フラップゲートを渡り、乗船場の前を過ぎると、ドック内の海水を注排水するためのポンプが見える。ここには以前、旧ポンプ室の建屋があったが既に撤去されている。

ポンプ場の見学を終え、ドックの周辺部、船台や艤装岸壁の案内があったところで、ガイドツアーは終了。全体の時間で約30分。日本のドックの歴史を肌で感じることができる大満足の内容であった。



浦賀での造船の歴史は嘉永6年(1853)年のペリー来航までさかのぼる。この時、江戸幕府は「大船建造の禁」を解き浦賀造船所を設置、浦賀奉行所与力・中島三郎助らによって国産初の洋式帆走軍艦「鳳凰丸」を建造した。また安政6(1859)年には日本初のドライドックが完成し、アメリカへ向かう咸臨丸の整備が行われていると言われている。

しかし、横須賀港の製鉄所(後の横須賀造船所、横須賀海軍工廠)の建設により、艦艇建造の中心は横須賀へ移っていったため、浦賀造船所は明治9(1876)年に閉鎖された。

しかし、この浦賀造船所の造営の立役者であった中島三郎助は、榎本武揚ら旧幕府軍が明治政府に抵抗した「五稜郭の戦い(箱館戦争)」に加わり戦死する。

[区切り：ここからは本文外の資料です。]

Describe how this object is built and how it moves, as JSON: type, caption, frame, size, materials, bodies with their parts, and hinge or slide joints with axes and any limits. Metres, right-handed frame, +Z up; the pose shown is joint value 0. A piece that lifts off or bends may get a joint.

明治24(1891)年、中島の23回忌に愛宕山公園に招魂碑が建立された。碑文は榎本武揚によるもの。その除幕式で造船所建設が提唱され、賛同した榎本らによって創立されたのが浦賀船渠株式会社だった。造船所建設は榎本にとって中島への供養でもあったといえる。

初期の造船所の歴史はこのほかにも、渋沢栄一、淺野総一郎と登場人物が豪華である。日本の歴史と密接に関係する浦賀ドックの歴史を肌で感じることができる見学ツアー。おすすめである。